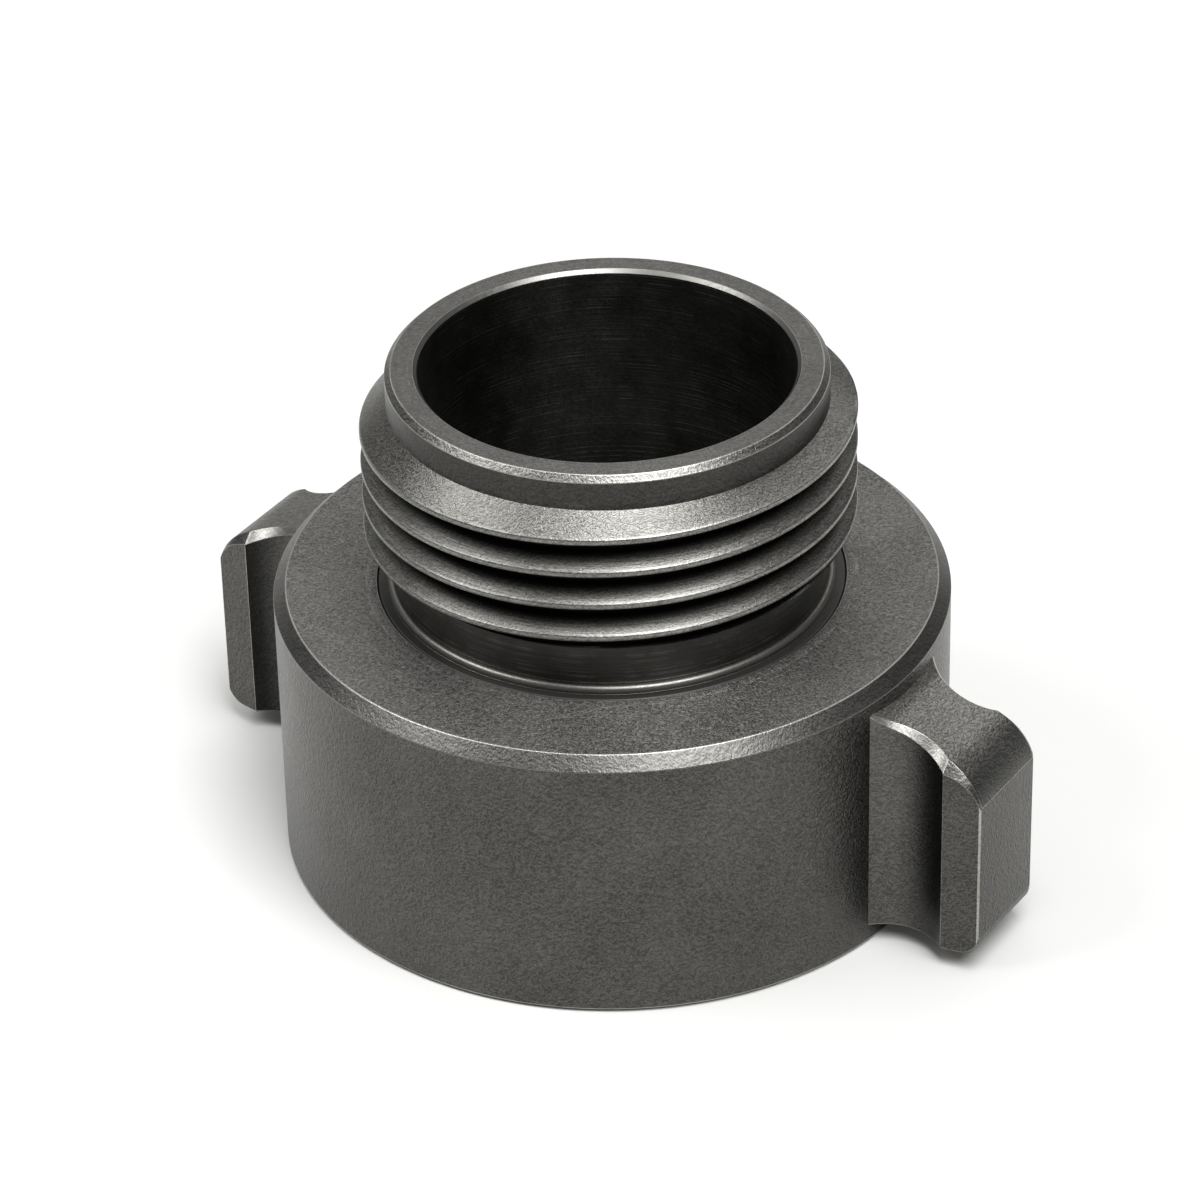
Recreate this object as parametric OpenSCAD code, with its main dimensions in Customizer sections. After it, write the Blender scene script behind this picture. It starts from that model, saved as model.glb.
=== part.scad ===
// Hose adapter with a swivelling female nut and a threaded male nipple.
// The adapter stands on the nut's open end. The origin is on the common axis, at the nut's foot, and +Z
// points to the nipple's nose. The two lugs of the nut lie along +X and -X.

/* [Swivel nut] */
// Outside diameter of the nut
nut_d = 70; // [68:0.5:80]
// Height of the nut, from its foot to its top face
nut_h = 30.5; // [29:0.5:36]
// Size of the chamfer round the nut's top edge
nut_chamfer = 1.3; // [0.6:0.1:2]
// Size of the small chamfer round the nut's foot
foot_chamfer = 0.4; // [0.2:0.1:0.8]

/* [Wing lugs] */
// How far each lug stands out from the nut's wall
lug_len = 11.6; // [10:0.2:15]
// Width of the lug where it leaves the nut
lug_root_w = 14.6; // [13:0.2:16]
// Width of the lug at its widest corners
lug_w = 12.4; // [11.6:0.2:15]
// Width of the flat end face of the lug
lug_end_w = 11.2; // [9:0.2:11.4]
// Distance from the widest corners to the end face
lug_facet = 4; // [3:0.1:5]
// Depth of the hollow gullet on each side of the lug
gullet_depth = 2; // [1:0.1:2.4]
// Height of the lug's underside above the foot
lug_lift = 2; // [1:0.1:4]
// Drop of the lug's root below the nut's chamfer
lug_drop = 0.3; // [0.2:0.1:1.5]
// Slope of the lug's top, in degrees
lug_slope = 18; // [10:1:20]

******

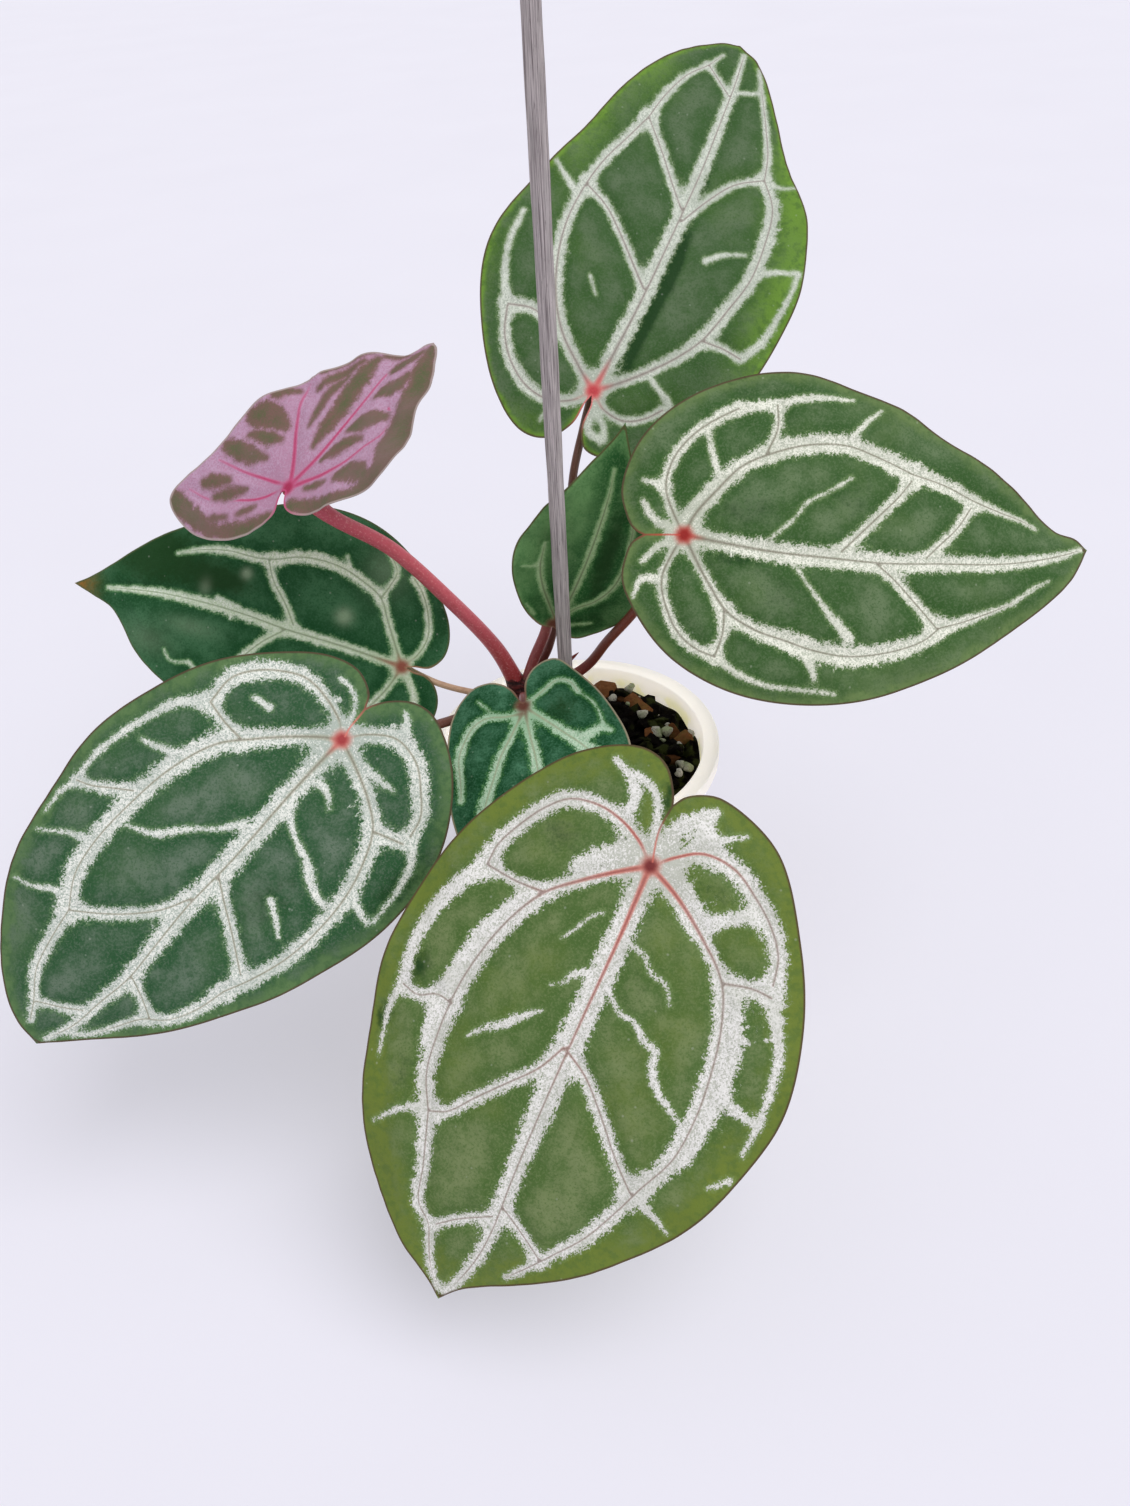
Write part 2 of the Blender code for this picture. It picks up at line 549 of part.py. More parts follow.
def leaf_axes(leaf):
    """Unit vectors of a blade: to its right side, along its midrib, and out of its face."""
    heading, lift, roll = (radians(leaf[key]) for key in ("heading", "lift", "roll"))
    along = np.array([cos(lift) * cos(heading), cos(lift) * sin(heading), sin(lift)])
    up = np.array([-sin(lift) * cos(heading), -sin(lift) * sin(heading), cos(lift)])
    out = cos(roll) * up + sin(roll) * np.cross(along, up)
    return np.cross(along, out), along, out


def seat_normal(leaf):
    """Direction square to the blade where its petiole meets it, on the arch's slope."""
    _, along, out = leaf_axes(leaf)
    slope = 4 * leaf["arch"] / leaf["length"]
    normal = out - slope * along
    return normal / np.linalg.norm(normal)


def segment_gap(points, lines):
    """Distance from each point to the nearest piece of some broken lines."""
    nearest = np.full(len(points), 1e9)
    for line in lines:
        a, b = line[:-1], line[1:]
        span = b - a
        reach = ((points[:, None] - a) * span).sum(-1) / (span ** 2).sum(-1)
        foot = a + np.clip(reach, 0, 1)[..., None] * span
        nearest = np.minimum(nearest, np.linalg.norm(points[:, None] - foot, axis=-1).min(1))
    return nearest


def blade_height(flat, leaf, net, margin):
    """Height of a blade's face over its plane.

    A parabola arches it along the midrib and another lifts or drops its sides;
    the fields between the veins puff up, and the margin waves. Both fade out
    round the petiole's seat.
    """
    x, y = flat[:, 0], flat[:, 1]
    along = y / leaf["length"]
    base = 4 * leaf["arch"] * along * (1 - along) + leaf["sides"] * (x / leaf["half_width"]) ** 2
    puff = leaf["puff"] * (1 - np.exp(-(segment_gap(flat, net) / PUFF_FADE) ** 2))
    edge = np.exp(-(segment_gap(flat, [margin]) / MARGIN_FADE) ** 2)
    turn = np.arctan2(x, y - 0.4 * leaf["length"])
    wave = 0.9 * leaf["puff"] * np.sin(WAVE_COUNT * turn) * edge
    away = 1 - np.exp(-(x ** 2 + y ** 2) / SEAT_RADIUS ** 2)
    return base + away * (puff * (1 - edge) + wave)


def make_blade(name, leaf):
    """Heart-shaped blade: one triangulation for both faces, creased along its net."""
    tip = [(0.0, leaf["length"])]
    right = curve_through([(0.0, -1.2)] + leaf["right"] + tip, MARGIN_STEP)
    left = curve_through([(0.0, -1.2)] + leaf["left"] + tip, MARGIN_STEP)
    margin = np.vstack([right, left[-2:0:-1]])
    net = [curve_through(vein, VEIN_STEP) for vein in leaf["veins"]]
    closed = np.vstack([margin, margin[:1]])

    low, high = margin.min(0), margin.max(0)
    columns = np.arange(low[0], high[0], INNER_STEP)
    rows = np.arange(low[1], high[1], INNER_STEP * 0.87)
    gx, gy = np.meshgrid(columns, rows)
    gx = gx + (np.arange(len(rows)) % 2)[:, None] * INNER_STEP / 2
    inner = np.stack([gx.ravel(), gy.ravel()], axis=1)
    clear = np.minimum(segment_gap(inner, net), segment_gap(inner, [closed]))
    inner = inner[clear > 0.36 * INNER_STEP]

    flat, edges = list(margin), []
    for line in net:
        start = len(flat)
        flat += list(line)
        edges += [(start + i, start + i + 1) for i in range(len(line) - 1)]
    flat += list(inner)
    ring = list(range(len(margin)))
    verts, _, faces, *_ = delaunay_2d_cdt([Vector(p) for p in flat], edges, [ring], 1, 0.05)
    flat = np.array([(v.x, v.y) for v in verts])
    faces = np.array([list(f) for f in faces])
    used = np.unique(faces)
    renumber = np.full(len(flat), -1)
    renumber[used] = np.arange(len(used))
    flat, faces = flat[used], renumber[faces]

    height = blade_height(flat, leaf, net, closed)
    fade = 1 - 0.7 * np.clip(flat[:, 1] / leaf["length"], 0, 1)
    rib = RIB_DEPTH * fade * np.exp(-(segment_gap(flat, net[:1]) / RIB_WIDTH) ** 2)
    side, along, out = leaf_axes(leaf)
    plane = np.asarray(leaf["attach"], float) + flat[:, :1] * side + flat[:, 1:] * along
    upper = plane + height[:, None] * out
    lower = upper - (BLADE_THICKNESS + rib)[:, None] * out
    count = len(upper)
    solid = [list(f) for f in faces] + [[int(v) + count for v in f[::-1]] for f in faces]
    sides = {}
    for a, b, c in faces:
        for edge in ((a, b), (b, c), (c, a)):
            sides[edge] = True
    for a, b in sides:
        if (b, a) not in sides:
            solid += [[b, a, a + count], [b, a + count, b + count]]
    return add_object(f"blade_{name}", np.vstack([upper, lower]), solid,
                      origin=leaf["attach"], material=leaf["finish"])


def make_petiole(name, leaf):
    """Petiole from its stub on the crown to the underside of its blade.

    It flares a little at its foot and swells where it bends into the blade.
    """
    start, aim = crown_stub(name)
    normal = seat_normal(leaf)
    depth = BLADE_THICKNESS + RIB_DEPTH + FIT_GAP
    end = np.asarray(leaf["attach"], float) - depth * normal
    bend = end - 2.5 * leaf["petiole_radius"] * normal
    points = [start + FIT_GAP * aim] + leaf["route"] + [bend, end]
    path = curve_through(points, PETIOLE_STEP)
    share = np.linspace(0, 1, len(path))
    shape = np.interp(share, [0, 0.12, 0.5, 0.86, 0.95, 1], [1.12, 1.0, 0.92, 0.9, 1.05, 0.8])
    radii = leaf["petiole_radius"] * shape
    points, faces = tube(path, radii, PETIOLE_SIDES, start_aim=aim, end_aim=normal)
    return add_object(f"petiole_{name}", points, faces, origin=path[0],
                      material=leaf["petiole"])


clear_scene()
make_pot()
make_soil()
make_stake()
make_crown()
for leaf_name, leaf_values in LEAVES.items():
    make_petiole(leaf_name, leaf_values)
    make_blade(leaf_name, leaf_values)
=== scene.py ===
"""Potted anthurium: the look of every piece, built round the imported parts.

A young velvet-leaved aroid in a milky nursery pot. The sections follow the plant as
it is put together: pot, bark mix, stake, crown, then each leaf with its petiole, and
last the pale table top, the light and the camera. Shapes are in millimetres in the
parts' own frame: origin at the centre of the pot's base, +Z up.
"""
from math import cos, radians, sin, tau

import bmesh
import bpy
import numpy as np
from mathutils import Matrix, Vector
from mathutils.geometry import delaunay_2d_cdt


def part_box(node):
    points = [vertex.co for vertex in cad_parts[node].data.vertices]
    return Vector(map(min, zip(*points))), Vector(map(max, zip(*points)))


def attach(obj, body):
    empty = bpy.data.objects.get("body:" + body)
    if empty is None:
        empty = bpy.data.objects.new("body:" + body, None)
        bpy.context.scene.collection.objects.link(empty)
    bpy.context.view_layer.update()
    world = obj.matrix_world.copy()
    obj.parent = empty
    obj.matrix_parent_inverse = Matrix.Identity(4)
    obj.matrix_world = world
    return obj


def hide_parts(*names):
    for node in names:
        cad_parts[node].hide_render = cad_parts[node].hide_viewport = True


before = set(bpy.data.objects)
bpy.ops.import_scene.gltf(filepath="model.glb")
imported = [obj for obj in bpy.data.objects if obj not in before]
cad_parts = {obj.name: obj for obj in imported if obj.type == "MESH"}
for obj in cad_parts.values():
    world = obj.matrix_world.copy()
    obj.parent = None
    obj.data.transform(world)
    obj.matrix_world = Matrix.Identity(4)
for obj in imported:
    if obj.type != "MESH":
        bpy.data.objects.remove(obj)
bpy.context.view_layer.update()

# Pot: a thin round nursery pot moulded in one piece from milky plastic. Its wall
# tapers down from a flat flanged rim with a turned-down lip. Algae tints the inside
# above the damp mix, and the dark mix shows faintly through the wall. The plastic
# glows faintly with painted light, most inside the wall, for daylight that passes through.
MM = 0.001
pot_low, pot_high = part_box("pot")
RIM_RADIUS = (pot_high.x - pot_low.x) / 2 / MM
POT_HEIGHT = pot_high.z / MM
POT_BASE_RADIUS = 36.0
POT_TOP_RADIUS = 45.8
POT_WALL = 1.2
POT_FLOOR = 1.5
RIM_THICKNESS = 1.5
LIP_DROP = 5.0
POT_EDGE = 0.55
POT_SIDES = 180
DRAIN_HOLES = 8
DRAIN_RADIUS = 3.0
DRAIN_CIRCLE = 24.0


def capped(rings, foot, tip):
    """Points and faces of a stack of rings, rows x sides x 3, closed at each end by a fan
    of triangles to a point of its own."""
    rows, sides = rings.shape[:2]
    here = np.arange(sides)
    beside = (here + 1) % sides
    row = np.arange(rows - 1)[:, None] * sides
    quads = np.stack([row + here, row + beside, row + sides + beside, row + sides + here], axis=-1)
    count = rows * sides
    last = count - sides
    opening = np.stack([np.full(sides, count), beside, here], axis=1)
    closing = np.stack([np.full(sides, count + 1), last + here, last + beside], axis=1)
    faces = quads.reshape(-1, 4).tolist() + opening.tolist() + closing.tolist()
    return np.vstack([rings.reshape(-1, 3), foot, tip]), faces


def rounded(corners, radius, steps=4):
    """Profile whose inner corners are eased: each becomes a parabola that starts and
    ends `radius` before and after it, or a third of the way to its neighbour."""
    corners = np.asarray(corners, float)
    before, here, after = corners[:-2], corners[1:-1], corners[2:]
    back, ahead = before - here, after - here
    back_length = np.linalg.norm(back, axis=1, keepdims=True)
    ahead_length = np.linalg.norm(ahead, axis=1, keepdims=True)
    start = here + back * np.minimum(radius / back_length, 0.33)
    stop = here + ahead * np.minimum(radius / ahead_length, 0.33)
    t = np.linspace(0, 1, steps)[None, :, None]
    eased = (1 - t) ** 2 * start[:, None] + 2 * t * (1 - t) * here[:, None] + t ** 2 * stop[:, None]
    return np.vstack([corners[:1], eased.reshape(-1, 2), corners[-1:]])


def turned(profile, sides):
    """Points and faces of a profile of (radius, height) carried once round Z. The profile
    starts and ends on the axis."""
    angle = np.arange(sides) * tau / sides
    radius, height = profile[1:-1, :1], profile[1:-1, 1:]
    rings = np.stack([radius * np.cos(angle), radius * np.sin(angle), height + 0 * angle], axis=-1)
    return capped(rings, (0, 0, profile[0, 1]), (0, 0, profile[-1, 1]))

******

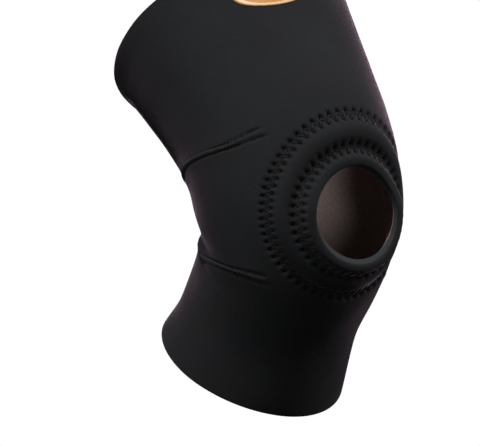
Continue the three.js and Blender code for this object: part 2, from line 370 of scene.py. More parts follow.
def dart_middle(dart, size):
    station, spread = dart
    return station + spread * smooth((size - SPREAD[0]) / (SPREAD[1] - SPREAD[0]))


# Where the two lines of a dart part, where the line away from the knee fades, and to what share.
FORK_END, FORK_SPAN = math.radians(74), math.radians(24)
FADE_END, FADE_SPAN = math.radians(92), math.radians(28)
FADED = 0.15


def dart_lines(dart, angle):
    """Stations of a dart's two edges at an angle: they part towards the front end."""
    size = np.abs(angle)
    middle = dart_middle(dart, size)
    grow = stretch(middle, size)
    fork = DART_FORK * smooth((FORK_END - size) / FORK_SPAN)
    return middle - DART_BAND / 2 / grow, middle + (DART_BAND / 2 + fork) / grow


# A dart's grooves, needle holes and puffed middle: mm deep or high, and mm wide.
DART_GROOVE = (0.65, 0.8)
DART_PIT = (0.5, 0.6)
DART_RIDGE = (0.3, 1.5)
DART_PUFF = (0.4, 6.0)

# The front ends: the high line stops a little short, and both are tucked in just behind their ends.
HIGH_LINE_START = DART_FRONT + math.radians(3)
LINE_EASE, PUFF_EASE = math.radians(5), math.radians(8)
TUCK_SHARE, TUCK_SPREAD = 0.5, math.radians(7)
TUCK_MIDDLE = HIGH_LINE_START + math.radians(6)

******

▸ **PROBLEM DESCRIPTION**: Your task is to give again the lines from the one containing "clear_scene()" to the one containing "cad_parts[node].hide_render = cad_parts[node].hide_viewport", both lines included, exactly and without anything added.

▸ **RIGHT ANSWER**:
clear_scene()
make_pot()
make_soil()
make_stake()
make_crown()
for leaf_name, leaf_values in LEAVES.items():
    make_petiole(leaf_name, leaf_values)
    make_blade(leaf_name, leaf_values)
=== scene.py ===
"""Potted anthurium: the look of every piece, built round the imported parts.

A young velvet-leaved aroid in a milky nursery pot. The sections follow the plant as
it is put together: pot, bark mix, stake, crown, then each leaf with its petiole, and
last the pale table top, the light and the camera. Shapes are in millimetres in the
parts' own frame: origin at the centre of the pot's base, +Z up.
"""
from math import cos, radians, sin, tau

import bmesh
import bpy
import numpy as np
from mathutils import Matrix, Vector
from mathutils.geometry import delaunay_2d_cdt


def part_box(node):
    points = [vertex.co for vertex in cad_parts[node].data.vertices]
    return Vector(map(min, zip(*points))), Vector(map(max, zip(*points)))


def attach(obj, body):
    empty = bpy.data.objects.get("body:" + body)
    if empty is None:
        empty = bpy.data.objects.new("body:" + body, None)
        bpy.context.scene.collection.objects.link(empty)
    bpy.context.view_layer.update()
    world = obj.matrix_world.copy()
    obj.parent = empty
    obj.matrix_parent_inverse = Matrix.Identity(4)
    obj.matrix_world = world
    return obj


def hide_parts(*names):
    for node in names:
        cad_parts[node].hide_render = cad_parts[node].hide_viewport = True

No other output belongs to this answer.